Exercise description: Locate each line with the string "follow" in the listing below and copy it.

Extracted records
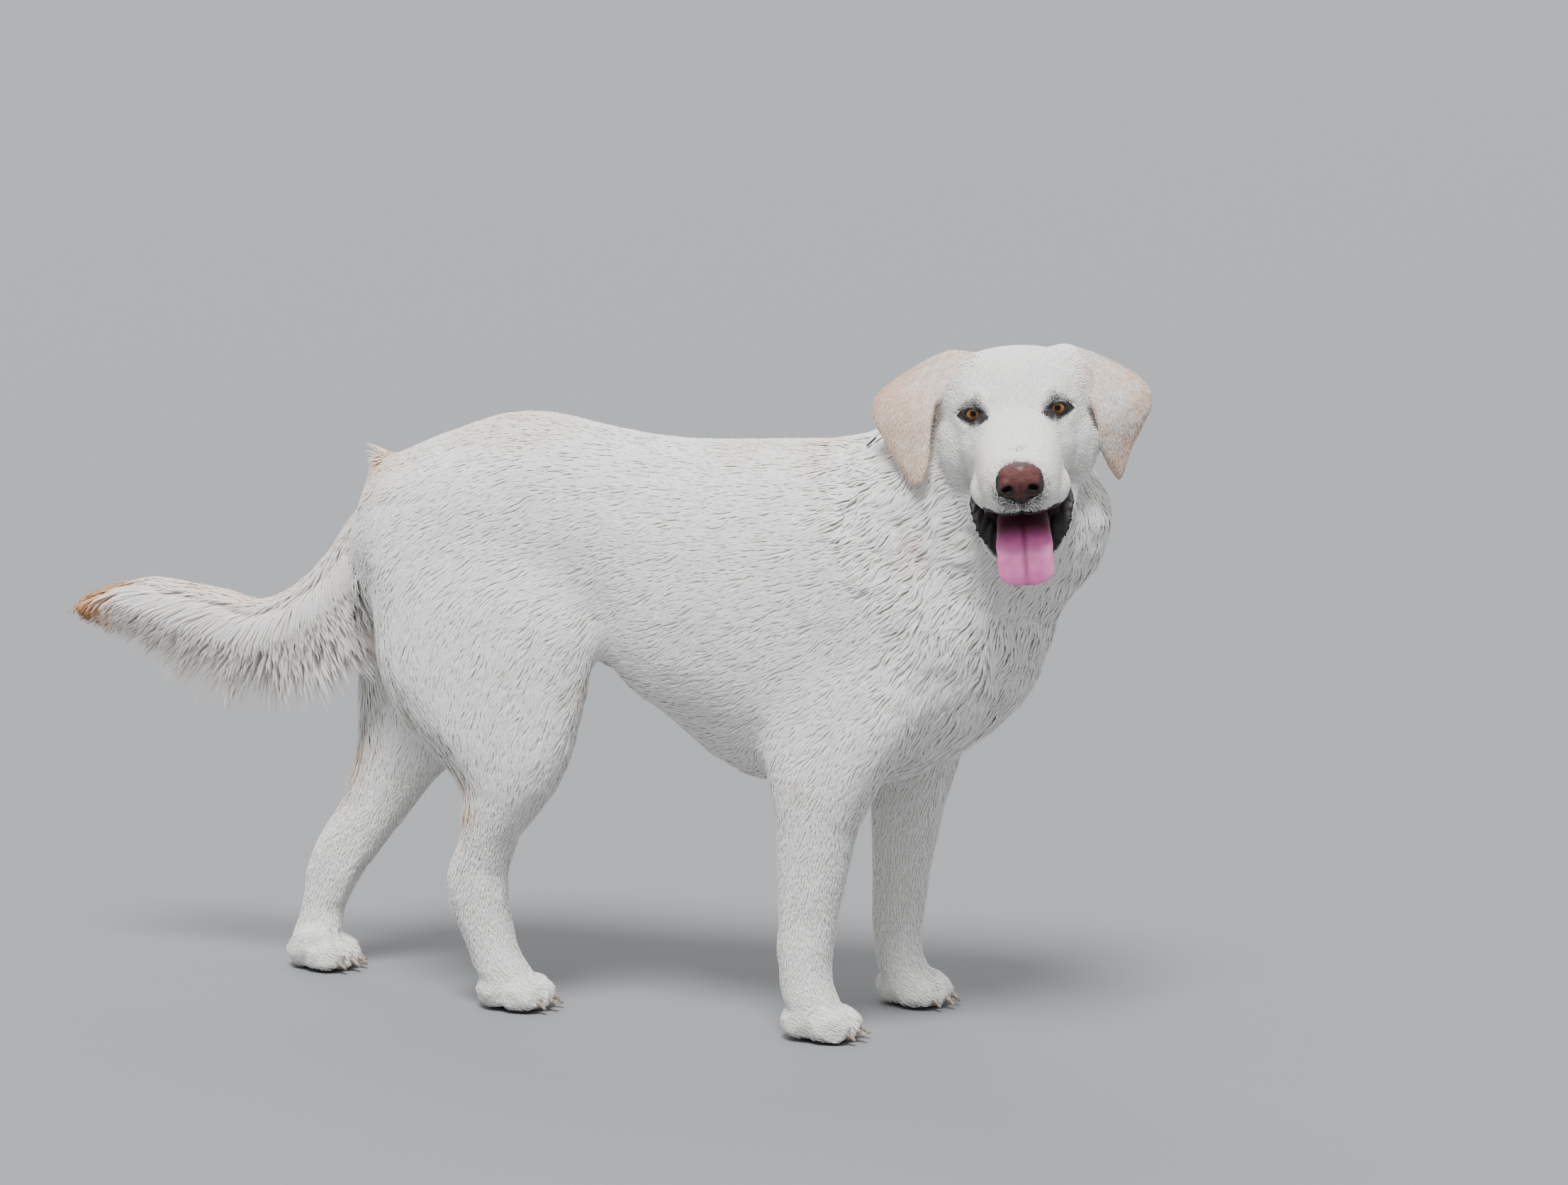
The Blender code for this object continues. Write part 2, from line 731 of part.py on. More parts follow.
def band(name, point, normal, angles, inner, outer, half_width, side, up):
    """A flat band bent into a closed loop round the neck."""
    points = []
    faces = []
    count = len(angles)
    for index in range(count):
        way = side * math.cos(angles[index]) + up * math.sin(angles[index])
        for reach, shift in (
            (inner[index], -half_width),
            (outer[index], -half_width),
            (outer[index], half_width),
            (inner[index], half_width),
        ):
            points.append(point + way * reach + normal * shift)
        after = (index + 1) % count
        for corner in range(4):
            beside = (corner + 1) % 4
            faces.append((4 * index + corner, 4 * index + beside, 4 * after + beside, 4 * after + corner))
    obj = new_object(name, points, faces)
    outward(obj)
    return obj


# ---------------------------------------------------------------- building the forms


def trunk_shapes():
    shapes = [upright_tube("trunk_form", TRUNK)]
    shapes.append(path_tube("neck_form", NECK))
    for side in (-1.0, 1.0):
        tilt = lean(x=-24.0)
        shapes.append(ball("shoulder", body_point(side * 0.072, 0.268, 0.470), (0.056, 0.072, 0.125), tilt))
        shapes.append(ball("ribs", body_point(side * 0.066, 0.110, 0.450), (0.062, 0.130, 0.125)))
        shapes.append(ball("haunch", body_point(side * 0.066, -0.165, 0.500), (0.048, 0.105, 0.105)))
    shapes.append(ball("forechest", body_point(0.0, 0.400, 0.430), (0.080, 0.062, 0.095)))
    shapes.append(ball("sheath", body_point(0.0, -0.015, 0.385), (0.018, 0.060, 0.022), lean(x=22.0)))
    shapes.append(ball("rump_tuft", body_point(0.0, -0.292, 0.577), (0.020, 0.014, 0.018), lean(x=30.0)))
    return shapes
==
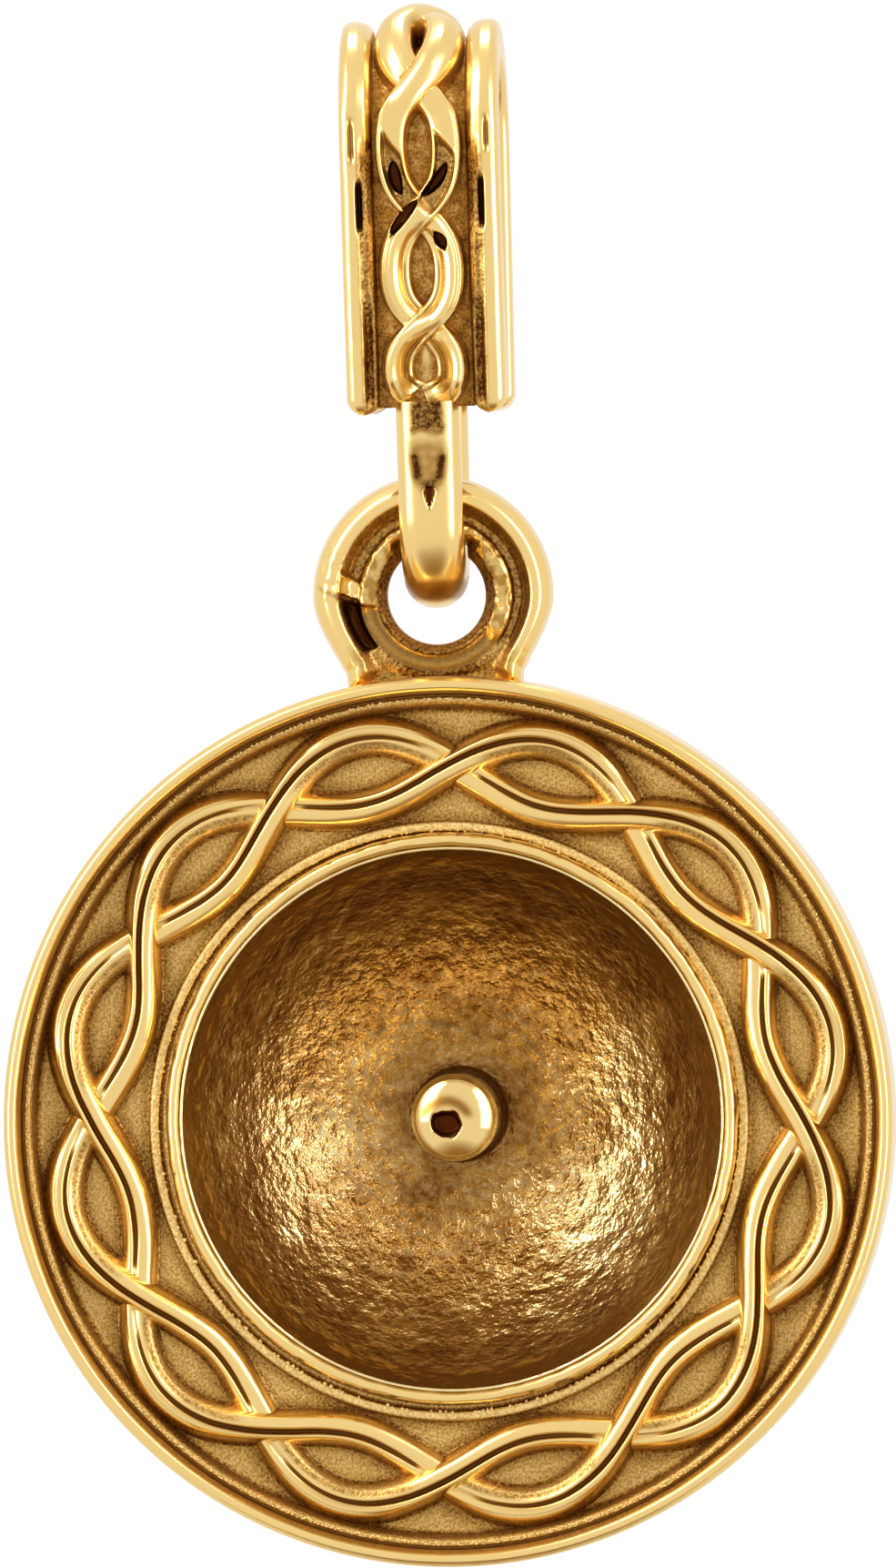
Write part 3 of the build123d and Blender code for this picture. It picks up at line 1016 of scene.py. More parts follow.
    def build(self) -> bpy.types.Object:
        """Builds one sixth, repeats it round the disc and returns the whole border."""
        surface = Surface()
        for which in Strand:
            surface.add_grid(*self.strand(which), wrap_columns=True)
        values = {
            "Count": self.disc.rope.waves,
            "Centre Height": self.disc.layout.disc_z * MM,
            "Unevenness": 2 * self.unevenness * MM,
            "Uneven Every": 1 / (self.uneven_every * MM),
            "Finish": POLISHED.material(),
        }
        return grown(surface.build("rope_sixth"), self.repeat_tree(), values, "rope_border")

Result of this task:
The Blender code for this object continues. Write part 2, from line 731 of part.py on. More parts follow.
Write part 3 of the build123d and Blender code for this picture. It picks up at line 1016 of scene.py. More parts follow.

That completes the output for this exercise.